Northern-blot analyses demonstrated a strong gene expression of ATp citrate-lyase in liver and adipose tissue of rat and a weak expression in brain, heart, small intestine and muscle. After refeeding a carbohydrate/protein diet to fasted rats, the transcriptional rate had already increased within 2 h, the mRNA concentration reached a maximal level of approximately 30-fold increased in 16 h, and the enzyme induction increased sixfold in 48 h. By feeding only carbohydrate without protein, the transcriptional rate was increased threefold, and the mRNA concentration and enzyme induction comparably, to the levels in the carbohydrate/protein diet. It appears that protein feeding is not necessary to induce ATP citrate-lyase. In diabetic rats fed on a glucose diet, the transcriptional rate, mRNA concentration and enzyme level were very low in comparison with the normal. By fructose feeding, however, the transcriptional rate was more greatly increased and the mRNA concentration increased comparably to the levels reached by insulin treatment, while the enzyme induction was not so increased. Thus, it is suggested that insulin is important in regulated translation in addition to transcription. However, triiodothyronine treatment did not have much effect on the gene expression. As a result of the present experiment, it is noted that ATP citrate-lyase-gene expression was greatly dependent on carbohydrate.

Effect of diets rich in medium-chain and long-chain triglycerides on lipogenic-enzyme gene expression in liver and adipose tissue of the weaned rat

The activity and mRNA concentrations of two lipogenic enzymes, fatty-acid synthase and acetyl-CoA carboxylase were measured in the liver and white adipose tissue of rats weaned to a carbohydrate-rich diet containing either long-chain or medium-chain fatty acids, and compared to those of rats weaned on a diet containing less than 1% (total energy) fat (high-carbohydrate diet). In the liver, the diet containing long-chain fatty acids inhibited the increase of both lipogenic-enzyme mRNA concentrations and activities seen at weaning on the high-carbohydrate diet but did not prevent the decrease in phosphoenolpyruvate carboxykinase mRNA and activity. In contrast, the diet containing medium-chain fatty acids induced a slower but finally similar increase in lipogenic-enzyme mRNA concentrations and activities.

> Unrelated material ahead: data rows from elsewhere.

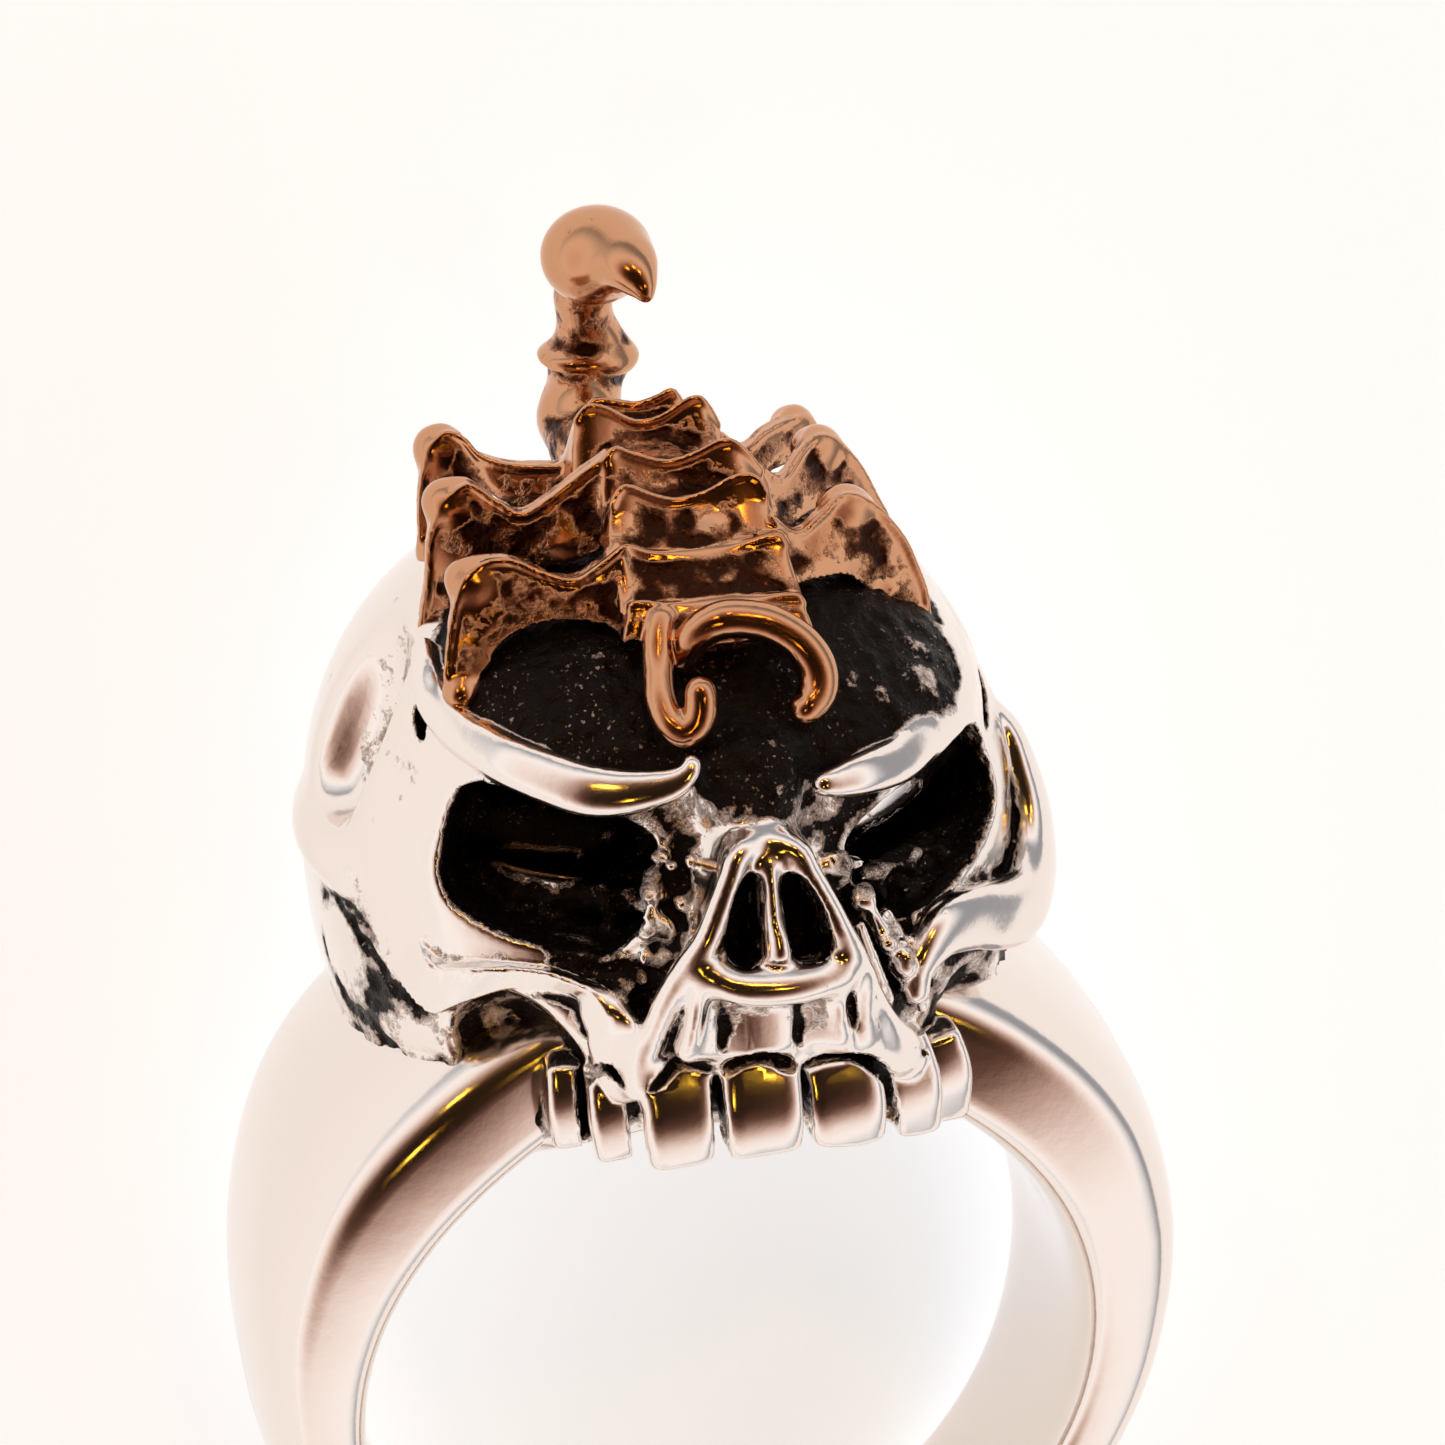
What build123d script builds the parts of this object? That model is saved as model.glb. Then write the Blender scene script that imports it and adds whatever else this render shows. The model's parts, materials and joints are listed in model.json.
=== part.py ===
from build123d import *
import math
import os

os.makedirs("parts", exist_ok=True)

# A heavy ring: a skull without its lower jaw on a tapering band, with a scorpion on its crown.
# The drafting frame has the finger along Y, the skull's face towards -Y and its crown towards +Z,
# with the origin at the middle of the finger hollow. At the end both castings are laid on their back.

# Band, in millimetres
BORE_DIAMETER = 20.6
BOTTOM_WALL = 2.0
BOTTOM_WIDTH = 5.4
SHOULDER_WALL = 4.2
SHOULDER_WIDTH = 11.4
BAND_CROWN = 0.5

# Skull
SKULL_WIDTH = 20.4
SKULL_DEPTH = 20.4
SKULL_HEIGHT = 20.4
SKULL_RISE = 4.4
SKULL_BACK_SHIFT = 1.5
CRANIUM_BACK_SHIFT = 0.7
BROW_RADIUS = 1.15
CHEEK_RADIUS = 1.15
CHEEK_FLATNESS = 0.75
NOSE_RIM_RADIUS = 0.5
SOCKET_DEPTH = 6.2
SOCKET_CORNER = 0.8
TEMPLE_RADIUS = 3.8
HOLLOW_RADIUS = 3.0
NOSTRIL_DEPTH = 2.4
TOOTH_WIDTH = 2.05
TOOTH_HEIGHT = 2.8
TOOTH_DEPTH = 2.2
FINGER_CLEARANCE = 0.15

# Scorpion
LEG_RADIUS = 0.85
PINCER_RADIUS = 0.56
TAIL_RADIUS = 0.8
BULB_RADIUS = 1.45
PLATE_WIDTH = 3.9
PLATE_THICKNESS = 1.1
PLATE_HORN = 0.35
SPINE_RADIUS = 1.6
CASTING_GAP = 0.06

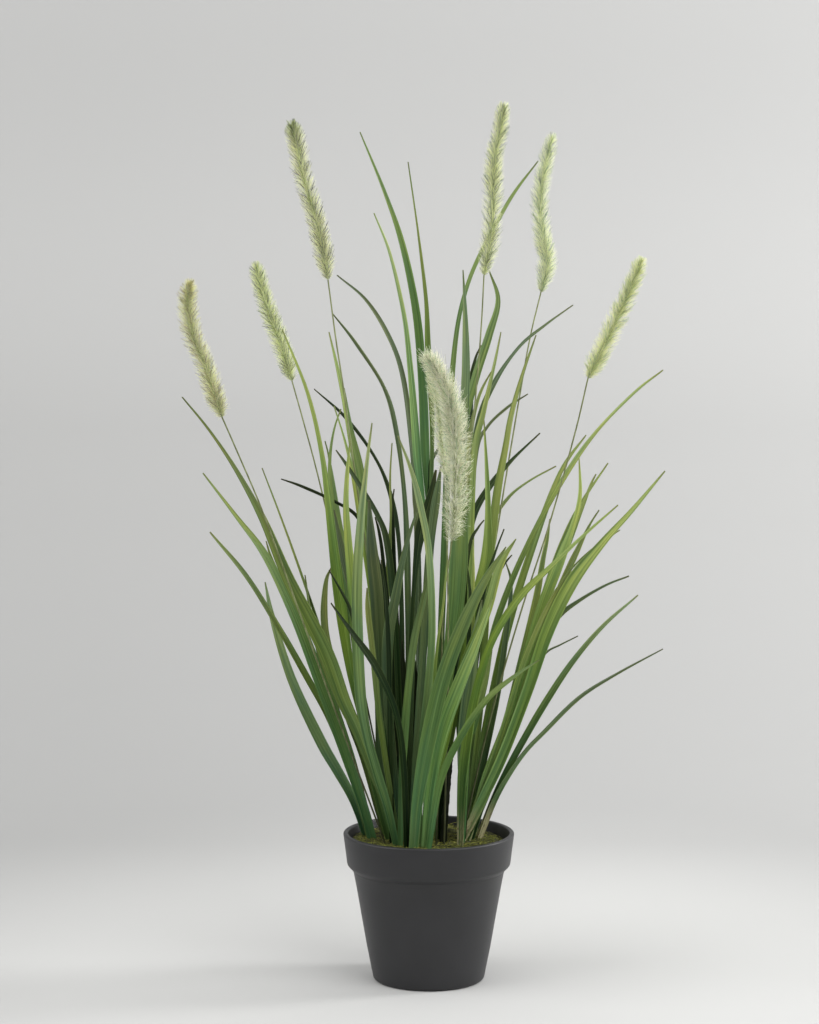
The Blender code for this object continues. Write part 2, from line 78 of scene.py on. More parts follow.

In adipose tissue, a similar trend was observed, although the inhibitory effect of the diet containing long-chain fatty acids was considerably less marked than in liver. It is concluded that medium-chain and long-chain fatty acids have not the same inhibitory potency of the gene expression of lipogenic enzymes, and that long-chain fatty acids have a more marked effect in the liver.